Front end proteomic separations for top-down mass spectrometry analysis of low microgram samples

2^nd International Conference on Big Data Analysis and Data Mining

November 30-December 01, 2015 San Antonio, USA

John C. Tran

Protein Innovation Inc.,Canada

Posters-Accepted Abstracts: J Data Mining Genomics Proteomics

Abstract:

Although the more widely used proteomic strategy has typically been peptide-based mass spectrometry (MS), the unambiguous characterization of protein sequence and post-translational modifications is usually better achieved through analyzing intact proteins. In the past, however, this use of top-down proteomics has not been achieved in a high-throughput format due to the under development in separations.

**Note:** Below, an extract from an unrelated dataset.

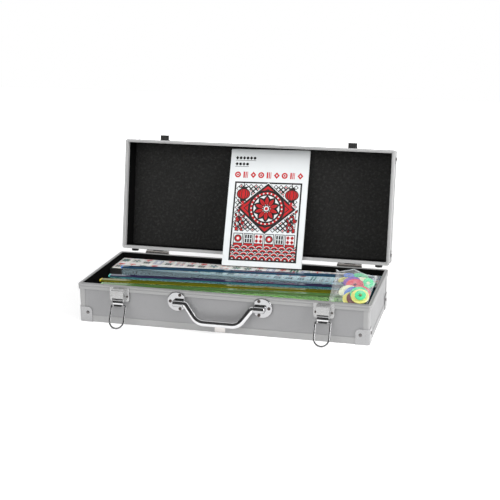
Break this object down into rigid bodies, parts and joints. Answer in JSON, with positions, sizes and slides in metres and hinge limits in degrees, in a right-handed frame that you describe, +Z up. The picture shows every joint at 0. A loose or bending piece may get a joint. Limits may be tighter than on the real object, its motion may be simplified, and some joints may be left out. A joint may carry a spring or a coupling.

With recent improvements in achieving high-throughput top-down proteomics with online MS detection and identification, custom front-end separations coupled to LC-LTQ-FTMS affords the opportunity to achieve unprecedented proteome coverage. With a record 1000 intact protein identification from the HeLa proteome and many more isoforms, some of which were correlated with DNA damage, we showed that top-down proteomics can now achieve a level of coverage approaching that of bottom-up proteomics. An enabling aspect to this achievement is the integration of the GELFrEE apparatus, a size based separation, into a four-dimensional separation platform. While the level of throughput is encouraging, high loading requirements limited the study to samples obtained from cell culture with low milligram quantities of proteins. In order to transition to the analysis of precious clinical samples, significantly lower sample requirements must be possible. Here, we couple a miniaturized GELFrEE apparatus to LC-LTQ-FTMS to separate protein mass differences down to 700 Da, while achieving similar proteome coverage with 10-20 fold less starting material. In addition, we demonstrate the ability to enrich proteins by 1-2 orders of magnitude by using a novel electrophoretic procedure. Finally, we show improved automation from sample loading, to separation to direct analysis using MS, which will prove crucial to expand the technology to non-expert users.

Biography :

John C. Tran obtained his B.Sc. and Ph.D. in Chemistry from Dalhousie University, Canada. He obtained his Ph.D. in Prof. Alan Doucette's lab where he designed and developed biomolecule separation devices, including the patented GELFrEE apparatus, tailored for mass spectrometry. In 2008, he joined Prof. Neil Kelleher's lab as a post-doctoral associate, and was involved in technology developments that led to the largest top-down proteomics study to date. In 2010, he was a research associate in the Proteomics Center of Excellence (PCE) at Northwestern Universityand worked on improving workflows prior to mass spectrometric analysis for biological samples. In 2012, in addition to working in PCE and other companies as a consultant, he is performing research in the laboratory of Prof. Mike Moran at the University of Toronto.